**Instruction**
Return the records, each one exactly as written.

**Record set**
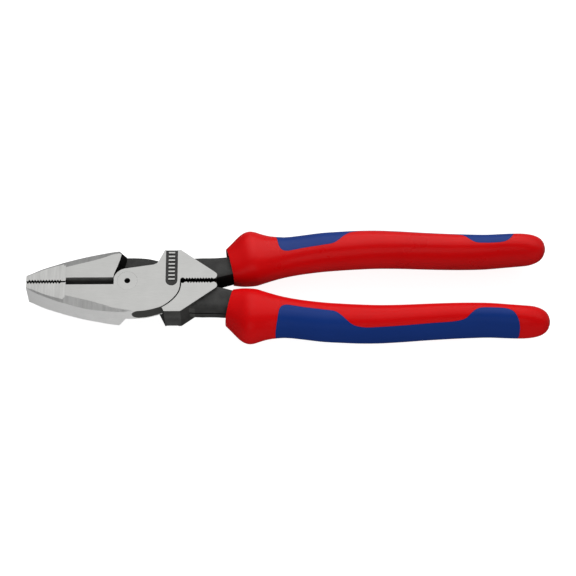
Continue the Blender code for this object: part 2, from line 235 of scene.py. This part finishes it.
def prism(name, points, z0, z1):
    """Flat outline in XY, extruded from z0 to z1."""
    shape = bmesh.new()
    low = [shape.verts.new(Vector((x, y, z0)) * MM) for x, y in points]
    high = [shape.verts.new(Vector((x, y, z1)) * MM) for x, y in points]
    for i in range(len(points)):
        j = (i + 1) % len(points)
        shape.faces.new((low[i], low[j], high[j], high[i]))
    shape.faces.new(low)
    shape.faces.new(high)
    face_out(shape)
    return keep_mesh(shape, name)


def loft(name, rings, split=True):
    """Skin through closed rings of equal point count, with flat ends."""
    shape = bmesh.new()
    loops = []
    for ring in rings:
        loops.append([shape.verts.new(Vector(point) * MM) for point in ring])
    count = len(rings[0])
    for near, far in zip(loops, loops[1:]):
        for i in range(count):
            j = (i + 1) % count
            shape.faces.new((near[i], near[j], far[j], far[i]))
    shape.faces.new(loops[0])
    shape.faces.new(loops[-1])
    if split:
        bmesh.ops.triangulate(shape, faces=shape.faces)
    face_out(shape)
    return keep_mesh(shape, name)


def turned(name, profile, steps):
    """Solid of revolution about Z; the profile runs from axis to axis."""
    shape = bmesh.new()
    verts = [shape.verts.new((r * MM, 0.0, z * MM)) for r, z in profile]
    edges = [shape.edges.new(pair) for pair in zip(verts, verts[1:])]
    bmesh.ops.spin(shape, geom=verts + edges, axis=(0, 0, 1), cent=(0, 0, 0), steps=steps,
                   angle=2 * math.pi, use_merge=True, use_duplicate=False)
    bmesh.ops.remove_doubles(shape, verts=shape.verts, dist=1e-7)
    face_out(shape)
    return keep_mesh(shape, name)


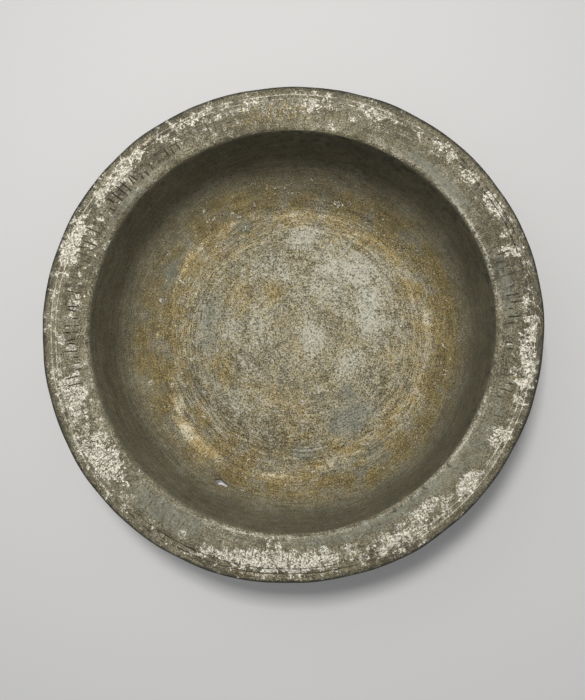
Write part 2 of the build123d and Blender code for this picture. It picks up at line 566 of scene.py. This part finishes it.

**The reply**
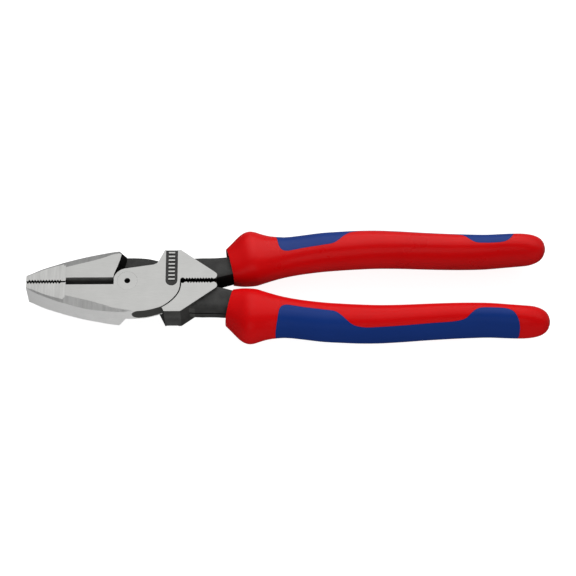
Continue the Blender code for this object: part 2, from line 235 of scene.py. This part finishes it.
def prism(name, points, z0, z1):
    """Flat outline in XY, extruded from z0 to z1."""
    shape = bmesh.new()
    low = [shape.verts.new(Vector((x, y, z0)) * MM) for x, y in points]
    high = [shape.verts.new(Vector((x, y, z1)) * MM) for x, y in points]
    for i in range(len(points)):
        j = (i + 1) % len(points)
        shape.faces.new((low[i], low[j], high[j], high[i]))
    shape.faces.new(low)
    shape.faces.new(high)
    face_out(shape)
    return keep_mesh(shape, name)


def loft(name, rings, split=True):
    """Skin through closed rings of equal point count, with flat ends."""
    shape = bmesh.new()
    loops = []
    for ring in rings:
        loops.append([shape.verts.new(Vector(point) * MM) for point in ring])
    count = len(rings[0])
    for near, far in zip(loops, loops[1:]):
        for i in range(count):
            j = (i + 1) % count
            shape.faces.new((near[i], near[j], far[j], far[i]))
    shape.faces.new(loops[0])
    shape.faces.new(loops[-1])
    if split:
        bmesh.ops.triangulate(shape, faces=shape.faces)
    face_out(shape)
    return keep_mesh(shape, name)


def turned(name, profile, steps):
    """Solid of revolution about Z; the profile runs from axis to axis."""
    shape = bmesh.new()
    verts = [shape.verts.new((r * MM, 0.0, z * MM)) for r, z in profile]
    edges = [shape.edges.new(pair) for pair in zip(verts, verts[1:])]
    bmesh.ops.spin(shape, geom=verts + edges, axis=(0, 0, 1), cent=(0, 0, 0), steps=steps,
                   angle=2 * math.pi, use_merge=True, use_duplicate=False)
    bmesh.ops.remove_doubles(shape, verts=shape.verts, dist=1e-7)
    face_out(shape)
    return keep_mesh(shape, name)


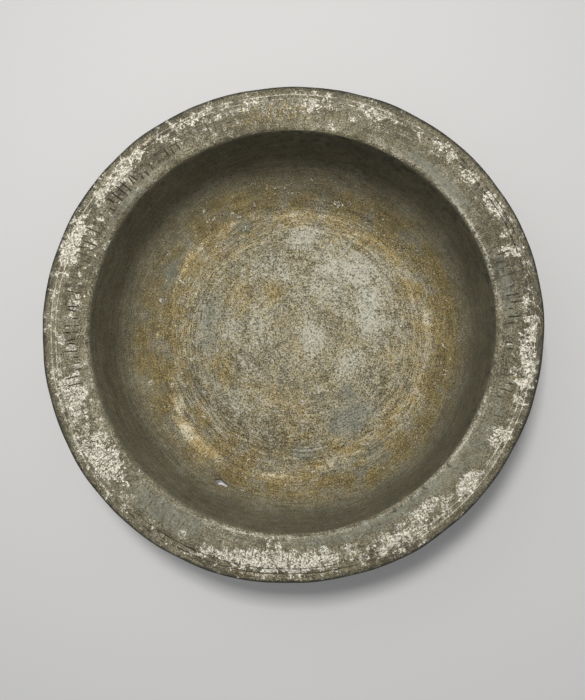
Write part 2 of the build123d and Blender code for this picture. It picks up at line 566 of scene.py. This part finishes it.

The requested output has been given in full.